Ultimately, the economy probably would struggle to a recovery. But, Jim Annable, a fiscal analyst in the Congressional Budget Office, said, "The cost in terms of goods and services lost forever would be substantial. There are autos that wouldn't be built, pizzas that wouldn't be served, a lot of things that wouldn't be done, running into billions of dollars."

Conceivably, the Administration could avoid at least some of this loss by trying to take advantage of the escape clause that probably would be built into the amendment. Most proponents of the amendment advocate permitting the budgetbalancing requirement to be suspended in the event of a national emergency, with the approval of two-thirds or three-fourths of Congress.
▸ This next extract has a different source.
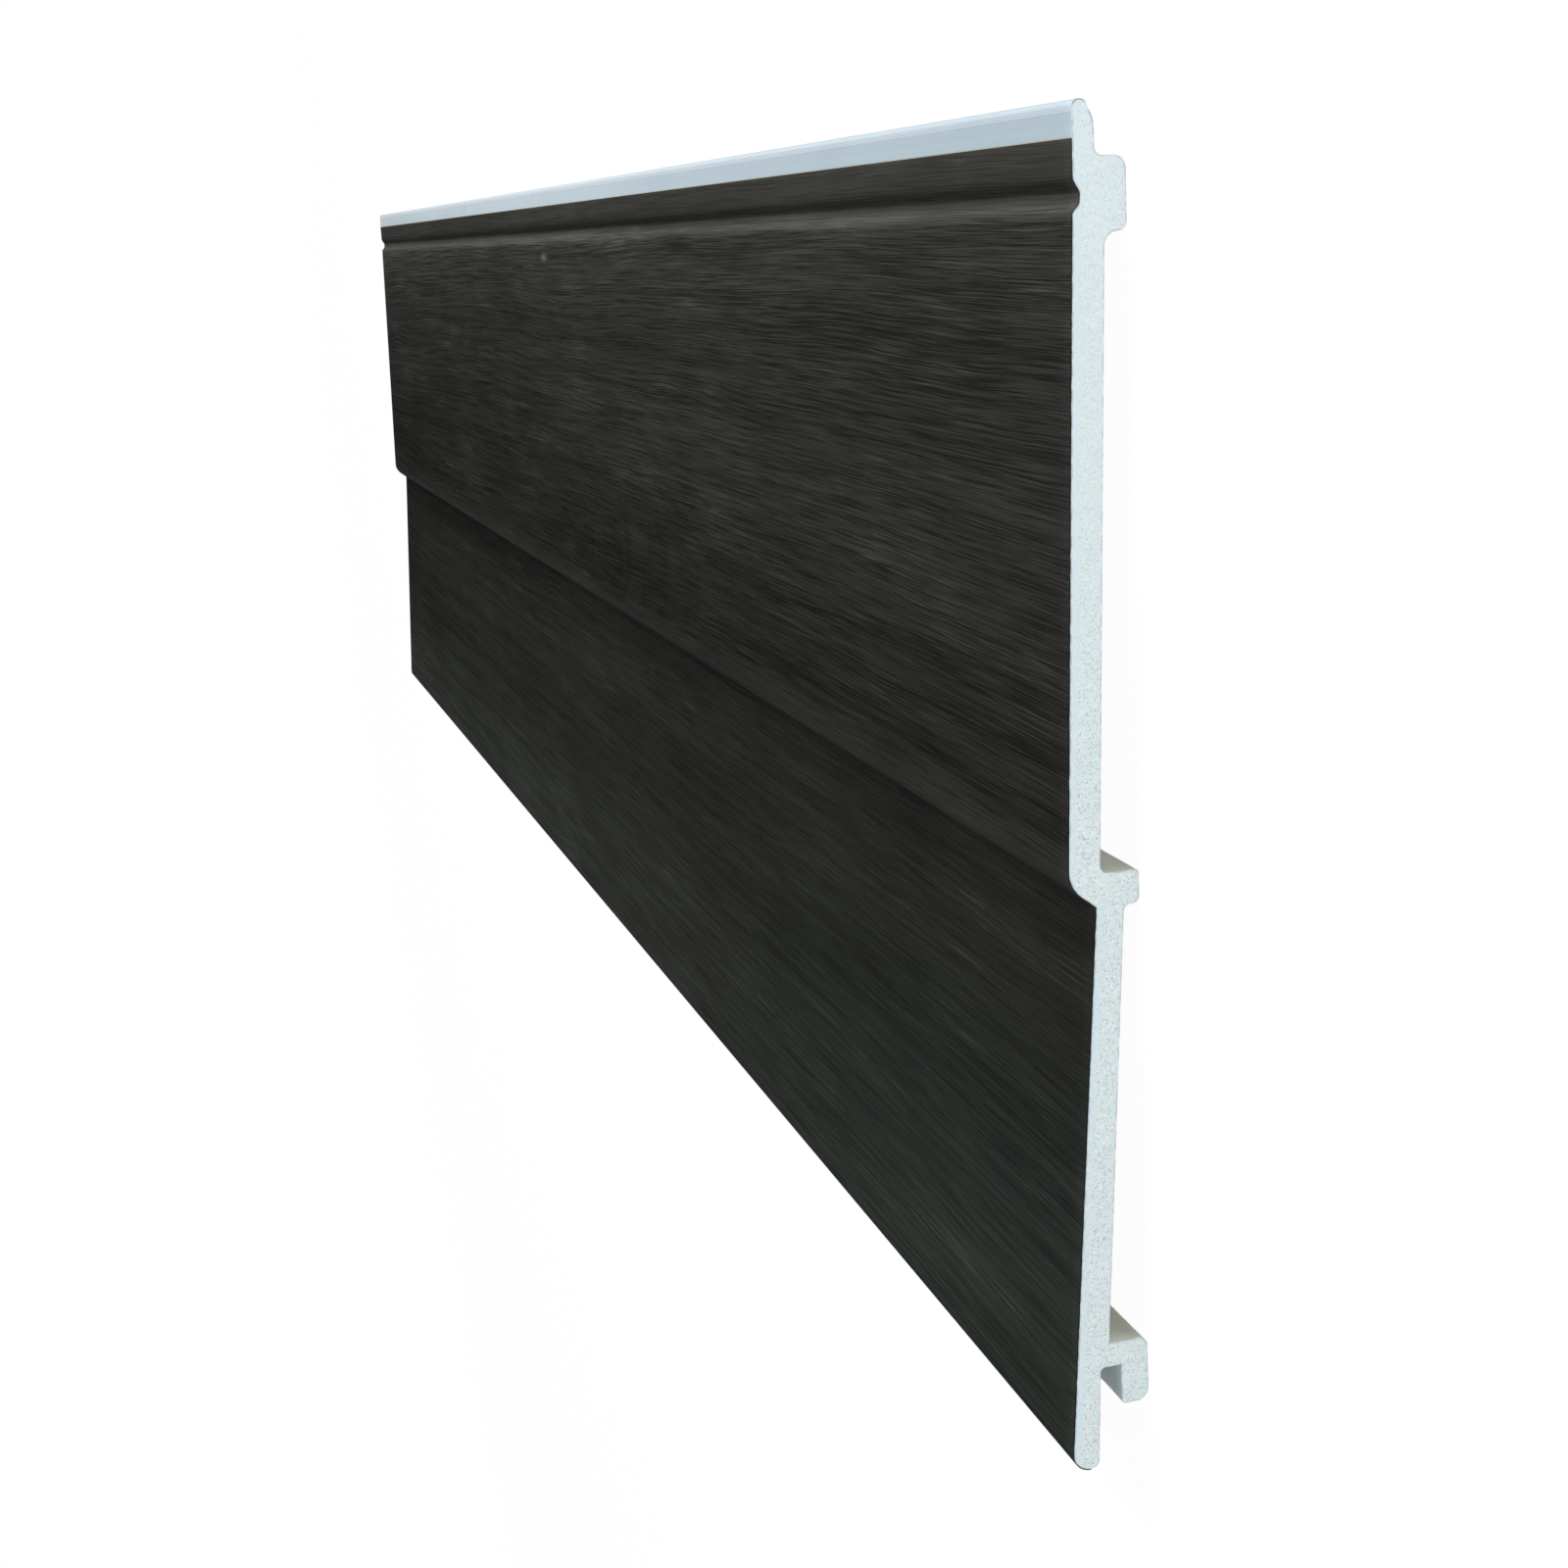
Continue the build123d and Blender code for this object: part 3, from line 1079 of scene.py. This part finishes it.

But gaining such a majority in the midst of economic and political turmoil could be a long and tedious task.

For conservative economists, the chief drawback to the budget-balancing requirement is that it does not assure attainment of their cherished goal-cutting government spending.

Nobel laureate Milton Friedman, the intellectual patron saint of the tax revolution, pointed out that 48 states-all but Connecticut and Vermont-have constitutional or statutory requirements for a balanced budget. "But that hasn't prevented state spending from increasing rapidly," he said.

"If I had my choice of a federal budget of $400 billion, perfectly balanced with taxes of $400 billion, or a federal budget of $300 billion, with a $50 billion deficit, I'd rather have the second," Friedman said.